TASK BRIEF
Starting at the line with "stator_core();" and stopping at the line with "low, high = Vector((1e9,)", repeat each line exactly. Include both and omit the rest.

Rows from a 3D modeling dataset
══════════

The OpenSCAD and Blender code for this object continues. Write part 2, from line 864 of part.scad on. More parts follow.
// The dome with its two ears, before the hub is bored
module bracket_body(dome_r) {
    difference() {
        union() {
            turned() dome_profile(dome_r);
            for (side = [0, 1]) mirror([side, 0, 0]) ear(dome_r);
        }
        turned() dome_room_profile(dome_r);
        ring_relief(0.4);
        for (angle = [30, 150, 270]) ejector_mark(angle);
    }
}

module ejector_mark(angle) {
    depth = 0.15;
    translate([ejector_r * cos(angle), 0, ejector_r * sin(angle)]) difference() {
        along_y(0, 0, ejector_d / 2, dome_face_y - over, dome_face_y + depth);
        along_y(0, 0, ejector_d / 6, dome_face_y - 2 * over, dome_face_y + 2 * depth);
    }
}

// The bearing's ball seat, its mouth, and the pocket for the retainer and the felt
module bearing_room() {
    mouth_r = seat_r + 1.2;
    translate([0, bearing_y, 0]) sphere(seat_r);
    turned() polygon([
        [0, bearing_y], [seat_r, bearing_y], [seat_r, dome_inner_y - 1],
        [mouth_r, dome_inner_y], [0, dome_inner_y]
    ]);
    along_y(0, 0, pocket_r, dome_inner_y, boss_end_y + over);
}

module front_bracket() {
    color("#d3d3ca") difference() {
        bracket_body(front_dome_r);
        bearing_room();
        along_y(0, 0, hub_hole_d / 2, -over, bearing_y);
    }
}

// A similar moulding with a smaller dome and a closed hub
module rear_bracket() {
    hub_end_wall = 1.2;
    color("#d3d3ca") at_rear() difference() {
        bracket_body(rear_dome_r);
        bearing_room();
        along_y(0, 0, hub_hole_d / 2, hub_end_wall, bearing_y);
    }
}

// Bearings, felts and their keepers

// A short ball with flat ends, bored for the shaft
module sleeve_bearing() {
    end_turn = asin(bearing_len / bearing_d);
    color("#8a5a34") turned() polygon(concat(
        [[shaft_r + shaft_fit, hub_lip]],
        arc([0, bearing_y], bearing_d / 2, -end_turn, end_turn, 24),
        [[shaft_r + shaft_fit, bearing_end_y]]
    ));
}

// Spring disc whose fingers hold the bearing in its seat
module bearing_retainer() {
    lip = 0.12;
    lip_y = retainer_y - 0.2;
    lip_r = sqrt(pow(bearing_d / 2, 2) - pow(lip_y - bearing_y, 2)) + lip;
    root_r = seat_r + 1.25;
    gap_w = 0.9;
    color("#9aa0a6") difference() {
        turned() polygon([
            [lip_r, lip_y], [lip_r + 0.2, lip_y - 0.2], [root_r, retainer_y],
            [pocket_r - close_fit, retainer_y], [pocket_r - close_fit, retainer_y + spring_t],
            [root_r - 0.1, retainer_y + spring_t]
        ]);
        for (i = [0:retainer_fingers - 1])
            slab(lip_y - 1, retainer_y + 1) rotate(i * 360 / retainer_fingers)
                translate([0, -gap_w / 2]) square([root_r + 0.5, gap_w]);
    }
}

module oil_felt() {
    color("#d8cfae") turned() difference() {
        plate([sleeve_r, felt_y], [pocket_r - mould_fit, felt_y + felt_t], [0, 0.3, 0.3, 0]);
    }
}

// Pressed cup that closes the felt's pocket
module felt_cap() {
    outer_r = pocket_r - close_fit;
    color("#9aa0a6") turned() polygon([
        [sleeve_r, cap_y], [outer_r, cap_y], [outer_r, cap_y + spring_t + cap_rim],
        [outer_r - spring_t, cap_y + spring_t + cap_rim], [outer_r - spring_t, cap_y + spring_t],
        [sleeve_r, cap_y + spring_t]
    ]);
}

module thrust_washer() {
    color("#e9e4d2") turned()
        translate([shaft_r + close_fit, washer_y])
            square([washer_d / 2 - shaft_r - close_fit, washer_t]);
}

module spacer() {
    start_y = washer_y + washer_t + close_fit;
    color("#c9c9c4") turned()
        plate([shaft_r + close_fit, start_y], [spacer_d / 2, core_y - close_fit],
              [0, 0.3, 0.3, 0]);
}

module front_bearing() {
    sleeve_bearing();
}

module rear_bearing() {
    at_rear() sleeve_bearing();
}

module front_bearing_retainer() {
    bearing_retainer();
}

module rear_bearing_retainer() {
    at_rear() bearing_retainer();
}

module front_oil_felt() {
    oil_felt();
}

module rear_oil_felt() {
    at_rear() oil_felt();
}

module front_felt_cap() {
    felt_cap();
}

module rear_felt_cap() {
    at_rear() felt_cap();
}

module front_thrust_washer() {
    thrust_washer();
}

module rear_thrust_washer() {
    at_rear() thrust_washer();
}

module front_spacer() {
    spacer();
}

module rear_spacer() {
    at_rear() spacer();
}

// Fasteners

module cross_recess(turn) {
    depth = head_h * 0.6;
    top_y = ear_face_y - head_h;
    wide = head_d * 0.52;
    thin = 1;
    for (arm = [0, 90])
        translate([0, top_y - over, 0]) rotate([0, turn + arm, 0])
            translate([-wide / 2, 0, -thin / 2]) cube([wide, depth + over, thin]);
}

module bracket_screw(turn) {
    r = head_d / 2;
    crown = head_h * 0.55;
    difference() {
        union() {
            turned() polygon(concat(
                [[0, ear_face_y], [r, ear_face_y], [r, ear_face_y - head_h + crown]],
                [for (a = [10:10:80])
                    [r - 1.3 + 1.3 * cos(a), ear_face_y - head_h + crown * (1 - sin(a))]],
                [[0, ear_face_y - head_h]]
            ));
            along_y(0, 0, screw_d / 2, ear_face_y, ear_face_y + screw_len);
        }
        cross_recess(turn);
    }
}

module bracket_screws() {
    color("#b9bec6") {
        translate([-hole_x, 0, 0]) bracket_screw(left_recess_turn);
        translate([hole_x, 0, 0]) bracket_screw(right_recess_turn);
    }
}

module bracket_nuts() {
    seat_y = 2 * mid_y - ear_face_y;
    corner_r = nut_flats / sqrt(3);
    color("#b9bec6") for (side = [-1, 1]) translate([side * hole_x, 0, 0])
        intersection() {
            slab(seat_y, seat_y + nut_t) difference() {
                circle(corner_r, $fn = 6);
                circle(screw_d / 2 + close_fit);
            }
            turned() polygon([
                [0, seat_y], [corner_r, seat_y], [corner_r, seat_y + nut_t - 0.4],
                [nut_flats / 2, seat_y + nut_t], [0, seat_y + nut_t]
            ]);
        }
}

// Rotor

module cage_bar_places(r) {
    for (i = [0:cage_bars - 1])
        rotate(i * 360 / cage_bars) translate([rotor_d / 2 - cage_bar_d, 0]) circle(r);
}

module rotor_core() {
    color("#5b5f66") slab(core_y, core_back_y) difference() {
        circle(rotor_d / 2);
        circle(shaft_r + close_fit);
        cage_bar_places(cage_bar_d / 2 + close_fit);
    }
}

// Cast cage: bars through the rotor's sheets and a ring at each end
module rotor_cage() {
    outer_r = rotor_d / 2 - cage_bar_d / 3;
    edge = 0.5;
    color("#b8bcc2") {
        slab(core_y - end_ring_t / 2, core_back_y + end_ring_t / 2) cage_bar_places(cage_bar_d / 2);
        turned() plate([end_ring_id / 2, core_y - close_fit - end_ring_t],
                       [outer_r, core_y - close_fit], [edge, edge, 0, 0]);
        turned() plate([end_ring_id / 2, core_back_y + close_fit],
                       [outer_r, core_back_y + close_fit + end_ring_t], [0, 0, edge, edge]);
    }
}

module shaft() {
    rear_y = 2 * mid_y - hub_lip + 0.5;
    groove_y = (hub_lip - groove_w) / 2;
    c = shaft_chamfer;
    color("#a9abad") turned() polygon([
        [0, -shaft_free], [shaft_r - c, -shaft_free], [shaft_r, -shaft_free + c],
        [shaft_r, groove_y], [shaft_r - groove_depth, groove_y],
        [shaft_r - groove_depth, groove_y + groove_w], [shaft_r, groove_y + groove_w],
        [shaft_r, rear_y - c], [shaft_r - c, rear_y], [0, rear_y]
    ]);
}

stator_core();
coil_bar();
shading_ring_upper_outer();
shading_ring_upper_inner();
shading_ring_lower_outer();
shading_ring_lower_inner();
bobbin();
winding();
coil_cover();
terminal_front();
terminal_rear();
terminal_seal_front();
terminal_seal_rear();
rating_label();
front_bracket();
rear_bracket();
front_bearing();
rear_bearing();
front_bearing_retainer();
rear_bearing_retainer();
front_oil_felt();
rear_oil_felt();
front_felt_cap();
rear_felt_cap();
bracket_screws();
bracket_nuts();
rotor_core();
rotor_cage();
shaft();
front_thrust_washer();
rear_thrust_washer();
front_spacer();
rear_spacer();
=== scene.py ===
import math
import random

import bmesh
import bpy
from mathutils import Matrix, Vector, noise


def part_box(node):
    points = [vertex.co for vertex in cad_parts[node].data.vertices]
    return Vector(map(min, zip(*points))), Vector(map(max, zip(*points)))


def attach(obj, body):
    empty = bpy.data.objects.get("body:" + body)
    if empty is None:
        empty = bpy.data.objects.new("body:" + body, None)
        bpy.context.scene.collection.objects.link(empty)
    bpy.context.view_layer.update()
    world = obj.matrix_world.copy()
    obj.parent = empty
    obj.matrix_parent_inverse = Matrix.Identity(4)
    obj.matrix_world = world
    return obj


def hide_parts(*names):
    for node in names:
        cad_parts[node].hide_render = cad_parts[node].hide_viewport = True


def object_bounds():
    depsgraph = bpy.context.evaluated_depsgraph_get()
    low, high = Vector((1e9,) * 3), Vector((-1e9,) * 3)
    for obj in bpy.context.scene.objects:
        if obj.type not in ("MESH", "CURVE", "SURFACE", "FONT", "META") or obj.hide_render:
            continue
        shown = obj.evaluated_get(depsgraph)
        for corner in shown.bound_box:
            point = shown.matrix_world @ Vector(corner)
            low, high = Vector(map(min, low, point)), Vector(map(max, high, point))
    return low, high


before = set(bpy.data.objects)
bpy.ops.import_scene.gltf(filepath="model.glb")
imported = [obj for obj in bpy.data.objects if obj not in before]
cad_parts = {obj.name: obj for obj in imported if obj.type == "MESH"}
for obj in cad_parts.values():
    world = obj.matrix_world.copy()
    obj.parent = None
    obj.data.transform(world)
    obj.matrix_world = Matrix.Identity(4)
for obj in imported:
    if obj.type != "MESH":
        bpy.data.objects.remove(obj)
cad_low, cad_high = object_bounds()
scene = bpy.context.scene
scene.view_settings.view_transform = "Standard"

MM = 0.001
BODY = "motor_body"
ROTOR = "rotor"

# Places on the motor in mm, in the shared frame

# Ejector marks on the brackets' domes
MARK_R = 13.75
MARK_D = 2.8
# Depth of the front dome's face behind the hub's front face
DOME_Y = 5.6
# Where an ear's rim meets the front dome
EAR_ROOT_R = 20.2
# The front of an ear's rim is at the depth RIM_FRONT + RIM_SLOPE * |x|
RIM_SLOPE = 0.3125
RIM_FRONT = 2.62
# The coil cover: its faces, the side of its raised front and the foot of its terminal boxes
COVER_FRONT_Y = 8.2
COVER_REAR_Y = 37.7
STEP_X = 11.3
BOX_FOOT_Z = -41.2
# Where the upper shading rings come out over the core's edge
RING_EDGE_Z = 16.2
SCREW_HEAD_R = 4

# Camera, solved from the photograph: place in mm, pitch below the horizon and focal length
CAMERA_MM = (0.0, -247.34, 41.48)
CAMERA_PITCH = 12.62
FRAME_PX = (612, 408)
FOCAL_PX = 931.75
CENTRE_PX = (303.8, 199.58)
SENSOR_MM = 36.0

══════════

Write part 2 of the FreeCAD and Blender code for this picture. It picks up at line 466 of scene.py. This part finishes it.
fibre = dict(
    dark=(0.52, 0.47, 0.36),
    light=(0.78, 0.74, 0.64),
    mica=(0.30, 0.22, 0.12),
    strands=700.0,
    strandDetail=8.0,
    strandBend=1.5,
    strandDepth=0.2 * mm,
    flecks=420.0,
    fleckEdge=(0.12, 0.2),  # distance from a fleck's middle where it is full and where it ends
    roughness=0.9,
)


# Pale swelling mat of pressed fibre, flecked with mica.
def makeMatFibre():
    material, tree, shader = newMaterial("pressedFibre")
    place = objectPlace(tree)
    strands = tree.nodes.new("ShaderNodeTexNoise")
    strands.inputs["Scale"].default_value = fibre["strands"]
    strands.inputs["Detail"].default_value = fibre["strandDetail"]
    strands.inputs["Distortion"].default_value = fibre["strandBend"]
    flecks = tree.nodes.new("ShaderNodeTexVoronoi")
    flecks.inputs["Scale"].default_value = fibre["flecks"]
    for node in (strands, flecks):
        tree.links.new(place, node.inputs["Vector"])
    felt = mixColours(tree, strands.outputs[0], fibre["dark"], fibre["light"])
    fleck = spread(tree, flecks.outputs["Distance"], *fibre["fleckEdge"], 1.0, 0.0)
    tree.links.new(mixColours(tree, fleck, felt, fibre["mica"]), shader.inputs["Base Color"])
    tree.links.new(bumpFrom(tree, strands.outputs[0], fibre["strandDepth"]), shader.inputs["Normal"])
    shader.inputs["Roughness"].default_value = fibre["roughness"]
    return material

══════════

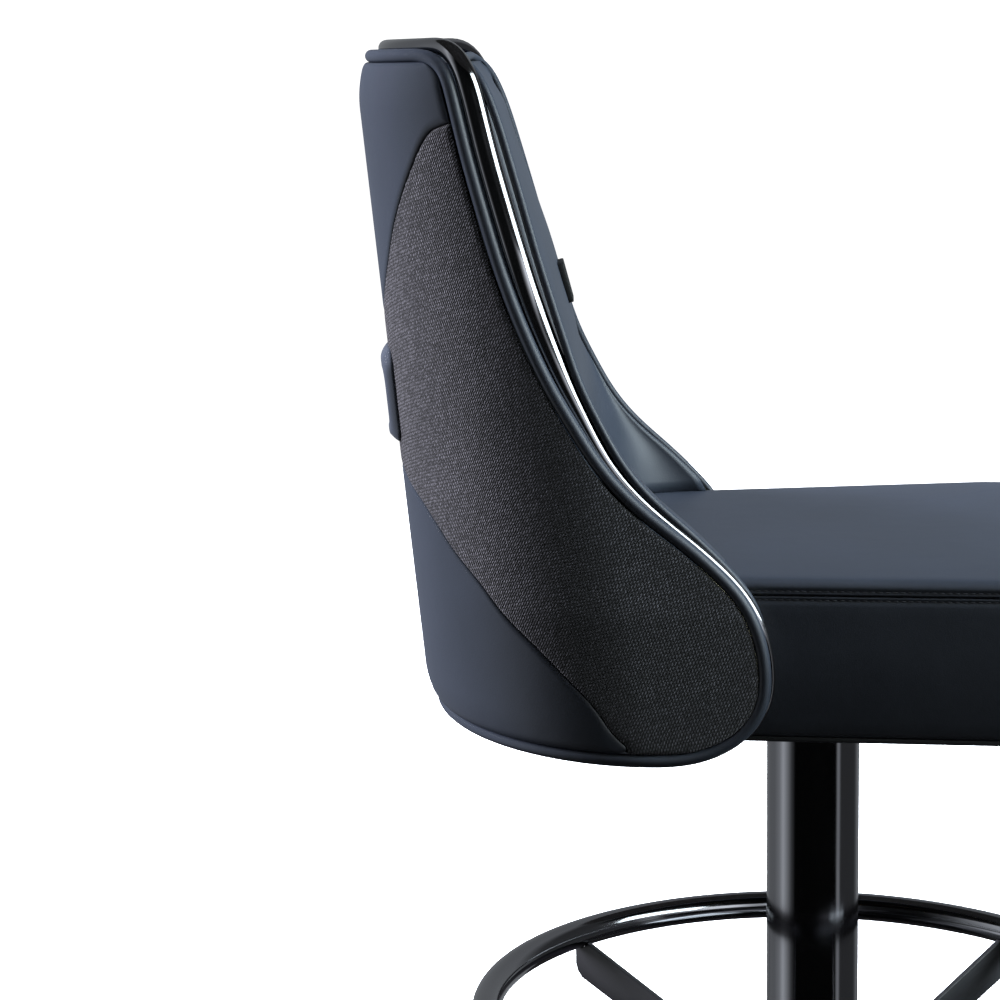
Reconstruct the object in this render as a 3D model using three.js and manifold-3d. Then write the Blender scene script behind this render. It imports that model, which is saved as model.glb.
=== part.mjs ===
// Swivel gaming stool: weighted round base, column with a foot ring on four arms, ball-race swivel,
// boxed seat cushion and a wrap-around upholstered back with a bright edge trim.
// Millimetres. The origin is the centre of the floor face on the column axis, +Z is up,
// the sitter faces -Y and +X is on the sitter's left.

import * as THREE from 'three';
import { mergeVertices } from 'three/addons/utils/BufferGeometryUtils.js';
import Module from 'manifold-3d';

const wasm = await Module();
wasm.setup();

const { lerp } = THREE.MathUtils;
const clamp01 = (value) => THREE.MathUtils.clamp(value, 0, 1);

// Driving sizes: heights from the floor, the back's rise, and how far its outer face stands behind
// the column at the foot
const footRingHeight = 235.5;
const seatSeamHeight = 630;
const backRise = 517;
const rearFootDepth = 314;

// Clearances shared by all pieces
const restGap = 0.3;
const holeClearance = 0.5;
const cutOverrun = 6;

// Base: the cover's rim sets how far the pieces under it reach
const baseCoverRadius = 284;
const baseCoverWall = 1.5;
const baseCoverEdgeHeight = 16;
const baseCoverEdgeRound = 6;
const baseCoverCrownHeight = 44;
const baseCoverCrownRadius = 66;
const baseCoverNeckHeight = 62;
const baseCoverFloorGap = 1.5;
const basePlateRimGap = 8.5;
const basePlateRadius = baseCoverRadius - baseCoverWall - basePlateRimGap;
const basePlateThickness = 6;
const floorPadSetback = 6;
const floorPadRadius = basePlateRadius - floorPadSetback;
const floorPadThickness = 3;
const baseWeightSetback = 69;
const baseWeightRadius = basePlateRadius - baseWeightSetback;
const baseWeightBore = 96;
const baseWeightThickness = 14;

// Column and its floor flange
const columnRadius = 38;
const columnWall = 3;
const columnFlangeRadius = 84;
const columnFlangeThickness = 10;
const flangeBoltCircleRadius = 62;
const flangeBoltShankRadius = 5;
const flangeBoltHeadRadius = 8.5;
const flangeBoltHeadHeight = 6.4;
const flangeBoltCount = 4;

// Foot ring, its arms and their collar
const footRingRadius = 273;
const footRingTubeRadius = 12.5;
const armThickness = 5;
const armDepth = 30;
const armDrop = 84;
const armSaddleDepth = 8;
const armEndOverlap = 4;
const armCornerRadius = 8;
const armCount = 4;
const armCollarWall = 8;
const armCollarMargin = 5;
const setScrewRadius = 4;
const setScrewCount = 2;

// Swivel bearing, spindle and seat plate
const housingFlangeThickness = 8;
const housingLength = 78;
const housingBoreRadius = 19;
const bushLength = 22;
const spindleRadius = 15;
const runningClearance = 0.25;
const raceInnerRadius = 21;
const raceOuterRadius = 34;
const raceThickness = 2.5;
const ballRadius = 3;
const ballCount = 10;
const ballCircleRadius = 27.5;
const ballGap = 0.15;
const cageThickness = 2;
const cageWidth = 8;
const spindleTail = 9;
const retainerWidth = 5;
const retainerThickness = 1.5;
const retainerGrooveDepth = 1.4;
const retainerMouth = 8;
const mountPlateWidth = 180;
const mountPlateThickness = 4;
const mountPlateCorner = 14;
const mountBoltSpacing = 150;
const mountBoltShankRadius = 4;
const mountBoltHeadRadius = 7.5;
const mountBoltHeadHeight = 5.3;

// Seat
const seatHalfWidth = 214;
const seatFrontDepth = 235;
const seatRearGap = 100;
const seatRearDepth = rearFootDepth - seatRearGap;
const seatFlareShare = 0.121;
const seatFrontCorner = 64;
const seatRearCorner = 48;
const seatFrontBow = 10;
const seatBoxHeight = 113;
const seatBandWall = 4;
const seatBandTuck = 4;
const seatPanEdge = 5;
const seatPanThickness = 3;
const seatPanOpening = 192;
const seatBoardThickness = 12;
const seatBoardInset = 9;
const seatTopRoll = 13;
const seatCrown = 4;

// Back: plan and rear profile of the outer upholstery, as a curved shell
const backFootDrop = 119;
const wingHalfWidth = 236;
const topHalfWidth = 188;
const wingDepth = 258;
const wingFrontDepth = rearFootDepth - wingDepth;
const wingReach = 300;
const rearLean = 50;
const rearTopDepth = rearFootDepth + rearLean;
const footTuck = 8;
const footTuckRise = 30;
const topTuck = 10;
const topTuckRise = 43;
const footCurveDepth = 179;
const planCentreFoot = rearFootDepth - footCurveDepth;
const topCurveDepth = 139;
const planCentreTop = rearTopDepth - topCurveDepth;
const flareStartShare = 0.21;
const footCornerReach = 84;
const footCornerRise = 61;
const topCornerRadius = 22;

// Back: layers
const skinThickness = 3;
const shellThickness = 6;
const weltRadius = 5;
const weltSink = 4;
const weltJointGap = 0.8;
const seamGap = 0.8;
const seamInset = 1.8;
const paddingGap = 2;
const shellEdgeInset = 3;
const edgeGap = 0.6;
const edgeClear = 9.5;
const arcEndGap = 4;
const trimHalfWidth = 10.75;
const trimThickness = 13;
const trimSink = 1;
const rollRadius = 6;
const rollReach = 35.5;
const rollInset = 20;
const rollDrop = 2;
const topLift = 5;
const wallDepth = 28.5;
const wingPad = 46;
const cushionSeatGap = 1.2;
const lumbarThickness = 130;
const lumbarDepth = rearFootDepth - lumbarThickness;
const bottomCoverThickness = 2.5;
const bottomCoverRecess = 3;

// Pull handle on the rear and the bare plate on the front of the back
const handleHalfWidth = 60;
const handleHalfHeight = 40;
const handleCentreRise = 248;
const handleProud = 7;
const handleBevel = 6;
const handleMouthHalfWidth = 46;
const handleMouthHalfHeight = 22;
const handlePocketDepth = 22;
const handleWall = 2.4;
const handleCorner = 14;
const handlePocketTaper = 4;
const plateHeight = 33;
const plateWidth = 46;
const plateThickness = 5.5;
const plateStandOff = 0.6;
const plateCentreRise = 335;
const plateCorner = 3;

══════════

REPLY TO THE EXERCISE
stator_core();
coil_bar();
shading_ring_upper_outer();
shading_ring_upper_inner();
shading_ring_lower_outer();
shading_ring_lower_inner();
bobbin();
winding();
coil_cover();
terminal_front();
terminal_rear();
terminal_seal_front();
terminal_seal_rear();
rating_label();
front_bracket();
rear_bracket();
front_bearing();
rear_bearing();
front_bearing_retainer();
rear_bearing_retainer();
front_oil_felt();
rear_oil_felt();
front_felt_cap();
rear_felt_cap();
bracket_screws();
bracket_nuts();
rotor_core();
rotor_cage();
shaft();
front_thrust_washer();
rear_thrust_washer();
front_spacer();
rear_spacer();
=== scene.py ===
import math
import random

import bmesh
import bpy
from mathutils import Matrix, Vector, noise


def part_box(node):
    points = [vertex.co for vertex in cad_parts[node].data.vertices]
    return Vector(map(min, zip(*points))), Vector(map(max, zip(*points)))


def attach(obj, body):
    empty = bpy.data.objects.get("body:" + body)
    if empty is None:
        empty = bpy.data.objects.new("body:" + body, None)
        bpy.context.scene.collection.objects.link(empty)
    bpy.context.view_layer.update()
    world = obj.matrix_world.copy()
    obj.parent = empty
    obj.matrix_parent_inverse = Matrix.Identity(4)
    obj.matrix_world = world
    return obj


def hide_parts(*names):
    for node in names:
        cad_parts[node].hide_render = cad_parts[node].hide_viewport = True


def object_bounds():
    depsgraph = bpy.context.evaluated_depsgraph_get()
    low, high = Vector((1e9,) * 3), Vector((-1e9,) * 3)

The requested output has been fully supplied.